The Head of State, General Yakubu Gowon, and his household were among the first Nigerians to be counted.
About 150,000 enumerators and an equal number of soldiers are taking part in the exercise, to ascertain Nigeria's actual population. Two previous controversial counts in the early 1960's put the country's population at 56 million.
The census, the third since independence, is a priority item in the Army's timetable for return to civilian rule. It's one of the nine points the Army says must be accomplished before they hand over power to civilians in 1976 -- after ten years of military rule. Other stated tasks include the drafting of a new constitution, the holding of nationwide elections and the eradication of bribery and corruption.

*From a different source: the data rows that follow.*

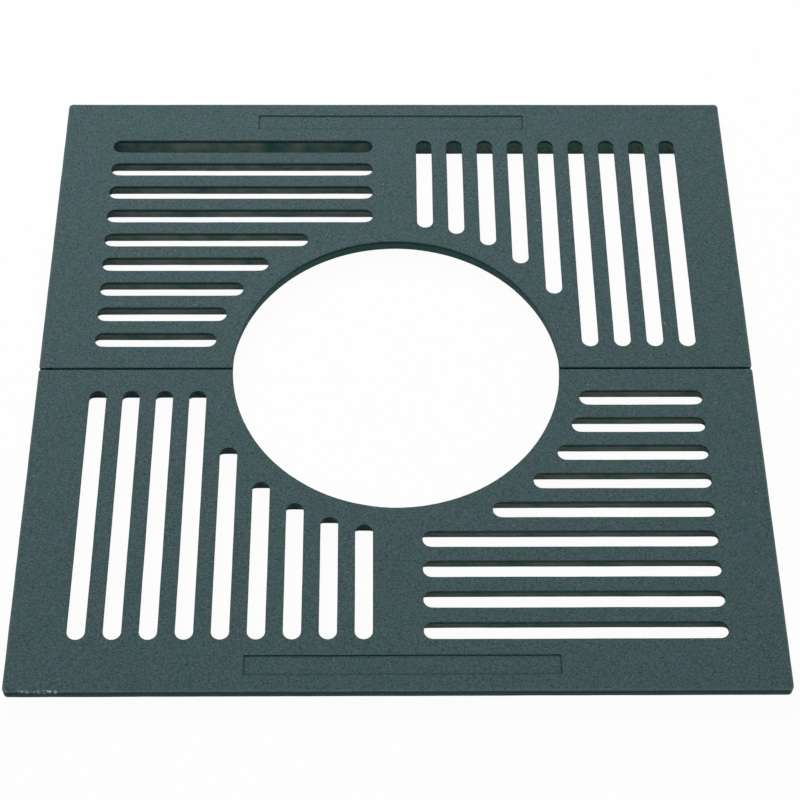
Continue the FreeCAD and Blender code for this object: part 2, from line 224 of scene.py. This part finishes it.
def slot_ends():
    """The middles of the round slot ends of the rear half, and the way that each points."""
    ends = []
    for number in range(SLOT_LINES):
        share = number / (SLOT_LINES - 1)
        y = SEAM_LINE + share * (BORDER_LINE - SEAM_LINE)
        collar_x = max(MIDDLE_LINE, math.sqrt(max(COLLAR_RING ** 2 - y * y, 0)))
        ends += [(-BORDER_LINE, y, -1, 0), (-collar_x, y, 1, 0)]
        x = MIDDLE_LINE + share * (BORDER_LINE - MIDDLE_LINE)
        collar_y = max(SEAM_LINE, math.sqrt(max(COLLAR_RING ** 2 - x * x, 0)))
        ends.append((x, collar_y, 0, -1))
    return ends


def ease(share):
    """0 at a share of 0 or less, 1 at 1 or more, with a soft step between."""
    share = np.clip(share, 0, 1)
    return share * share * (3 - 2 * share)


def square_slot_ends(places):
    """Fill out the slot ends towards their corners under the skin, as the pattern does."""
    points = np.array([tuple(place) for place in places])
    height = points[:, 2]
    wall = SLOT_RADIUS + (TOP_FACE - height) * SLOT_DRAFT
    under_skin = ease((SKIN_FOOT - height) / SKIN_BLEND)
    for x, y, out_x, out_y in slot_ends():
        offset = points[:, :2] - (x, y)
        radius = np.maximum(np.hypot(offset[:, 0], offset[:, 1]), SLIVER)
        along = np.maximum(offset @ (out_x, out_y), 0) / radius
        across = abs(offset @ (-out_y, out_x)) / radius
        corner = (along ** SQUARENESS + across ** SQUARENESS) ** (-1 / SQUARENESS) - 1
        near = ease(1 - (radius - wall) / LAND_REACH) * (along > 0)
        push = wall * corner * near * under_skin / radius
        points[:, :2] += offset * push[:, None]
    return [Vector(point) for point in points]


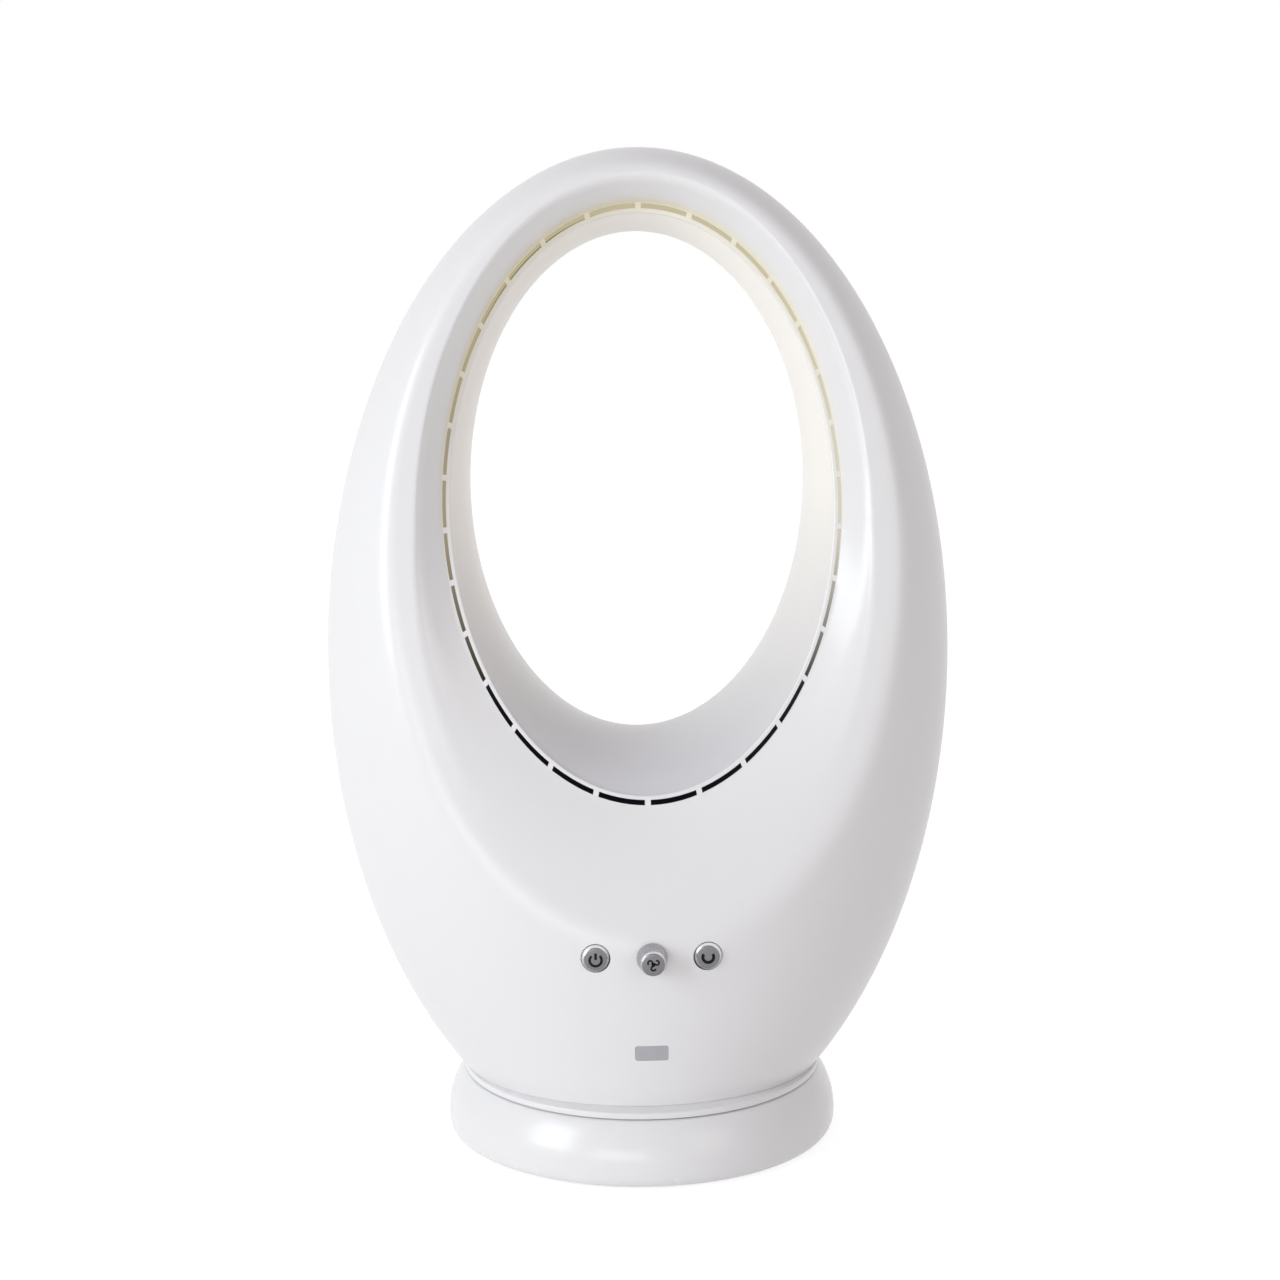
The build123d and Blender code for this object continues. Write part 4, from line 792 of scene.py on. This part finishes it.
class FAN_OT_rear_shell(bpy.types.Operator):
    """Back of the egg, from the rounded lip of the opening to the outline"""
    bl_idname = "fan.rear_shell"
    bl_label = "Rear shell"

    def execute(self, context):
        lip = [(0.0, 2.4), (0.0, 1.4), (0.35, 0.45), (1.2, 0.0)]    # mm outside the hole, under the back
        skin = skin_shares(48, 1.1)
        paths = [(duct_point(angle, duct_exit(angle, REAR_GAP), REAR_GAP),
                  Vector((cos(angle), 0, sin(angle))), outline_point(angle)) for angle in ring_angles()]

        def place(column, row):
            hole, out, (edge_x, edge_z, low) = paths[column]
            aside, down = lip[min(row, len(lip) - 1)]
            p = hole + out * aside * MM
            if row < len(lip):
                return Vector((p.x, rear_y(p.x, p.z) - down * MM, p.z))
            row -= len(lip)
            w = skin[min(row, len(skin) - 1)]
            x, z = p.x + (edge_x - p.x) * w, p.z + (edge_z - p.z) * w
            q = Vector((x, rear_y(x, z), z))
            return hem_point(q) if row == len(skin) and low else q

        bm = ring_surface(RING_COLUMNS, len(lip) + len(skin) + 1, place)
        turn_faces(bm, BACK, BACK)
        grille = plate_cutter(half_x=0.0623, low=0.0617, high=0.1463, corner=0.012, y0=0.020, y1=0.130)
        screws = [(side * (half_width(z) - SCREW_INSET), z) for z in SCREW_HEIGHTS for side in (-1, 1)]
        holes = [round_cutter(SCREW_HOLE, 0.006, 0.120, x, z) for x, z in screws]
        piece("rear_body", bm, finish("shell_white"), "head", ("rear_shell",),
              wall=REAR_WALL, inside=finish("inside"), cutters=[grille] + holes)
        for i, (x, z) in enumerate(screws):
            self.bore(i + 1, x, z)
        return {"FINISHED"}

    @staticmethod
    def bore(number, x, z):
        """The tube that a shell screw's head lies in, from its seat to just under the back's skin."""
        shank, outside, seat, head, far, under = 0.0017, 0.0046, 0.0044, 0.0060, 0.2, 0.0006
        bm = spun([(shank, seat), (outside, seat), (outside, far), (SCREW_HOLE, far), (SCREW_HOLE, head),
                   (shank, head)], steps=48, upright=False, centre=(x, 0, z))
        for v in bm.verts:
            if v.co.y > far / 2:
                v.co.y = rear_y(v.co.x, v.co.z) - under
        piece(f"screw_bore_{number}", bm, finish("inner_plastic"), "head")


class FAN_OT_duct(bpy.types.Operator):
    """Inner wall of the oval opening, with the rib that closes its seam to the rear shell"""
    bl_idname = "fan.duct"
    bl_label = "Duct liner"

    def execute(self, context):
        steps = 40
        angles = ring_angles()
        exits = [duct_exit(a, 0.0) for a in angles]

        def wall_place(column, row):
            return duct_point(angles[column], exits[column] * row / steps, 0.0)

        bm = ring_surface(RING_COLUMNS, steps + 1, wall_place)
        turn_faces(bm, UP, DOWN)
        piece("duct_wall", bm, finish("liner_white"), "head", ("duct_liner",),
              wall=DUCT_WALL, inside=finish("duct_inside"))

        near, far, first, last = 0.0012, 0.0046, 0.045, 0.028   # how far outside, and before the exit
        rib = [(near, first), (far, first), (far, last), (near, last), (near, first)]

        def rib_place(column, row):
            grow, before = rib[row]
            return duct_point(angles[column], exits[column] - before, grow)

        bm = ring_surface(RING_COLUMNS, len(rib), rib_place)
        bmesh.ops.recalc_face_normals(bm, faces=bm.faces)
        piece("duct_rib", bm, finish("duct_inside"), "head")
        return {"FINISHED"}


class FAN_OT_buttons(bpy.types.Operator):
    """Power and oscillation buttons with their symbols"""
    bl_idname = "fan.buttons"
    bl_label = "Push buttons"

    def execute(self, context):
        s = sizes()
        front = -BUTTON_REACH
        for name, x in (("power", -s.button_x), ("oscillation", s.button_x)):
            cap = spun(self.profile(front), steps=96, upright=False, centre=(x, 0, s.control_z),
                       closed=False)
            piece(f"{name}_cap", cap, finish("button_silver"), f"{name}_button",
                  (f"{name}_button",))
        low, stroke = s.control_z - 0.6 * MM, 1.3 * MM
        ring = printed_arc(-s.button_x, front, low, 3.1 * MM, stroke, radians(48), radians(276))
        bar = box((stroke, 2 * PRINT_LIFT, 3.5 * MM), (-s.button_x, front, low + 1.95 * MM))
        piece("power_symbol", ring, finish("symbol"), "power_button")
        piece("power_symbol_bar", bar, finish("symbol"), "power_button")
        bend = printed_arc(s.button_x, front, low + 0.4 * MM, 2.8 * MM, 1.6 * MM, radians(36), radians(252))
        piece("oscillation_symbol", bend, finish("symbol"), "oscillation_button")
        return {"FINISHED"}

    @staticmethod
    def profile(front):
        """(radius, y) of a button: its rounded edge, the collar behind the wall and the hollow back."""
        r, collar_y, collar, hollow, floor_y = sizes().button_radius, -0.0864, 0.0090, 0.0055, -0.0951
        edge = [(2.2, 0.0), (1.9, 0.05), (1.6, 0.2), (1.1, 0.6), (0.6, 1.1), (0.2, 1.8), (0.0, 2.5)]
        back_y = collar_y + 0.0012
        return ([(0.0, front)] + [(r - inside * MM, front + behind * MM) for inside, behind in edge]
                + [(r, collar_y), (collar, collar_y), (collar, back_y), (hollow, back_y),
                   (hollow, floor_y), (0.0, floor_y)])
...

Although listed on the Army's political programme, the government says this year's census is merely a routine technical exercise aimed at assembling vital statistics for planning the country's even and rapid development. Former census generated political upheavals because they determined the distribution of seats in the Federal parliament.
The census began on Sunday after a massive publicity campaign by the National Census Board.
Hundreds of bicycles, boats and even donkeys have been hired to enable enumerators to reach the remote and relatively in accessible areas of Nigeria, especially parts of the drought-stricken northern states where millions of people are reported to be wandering in search of food and water.
In a last-minute appeal to the nation, General Gowon warned: "Nigeria simply cannot afford another controversial census count."
The first results of the count are expected early in January.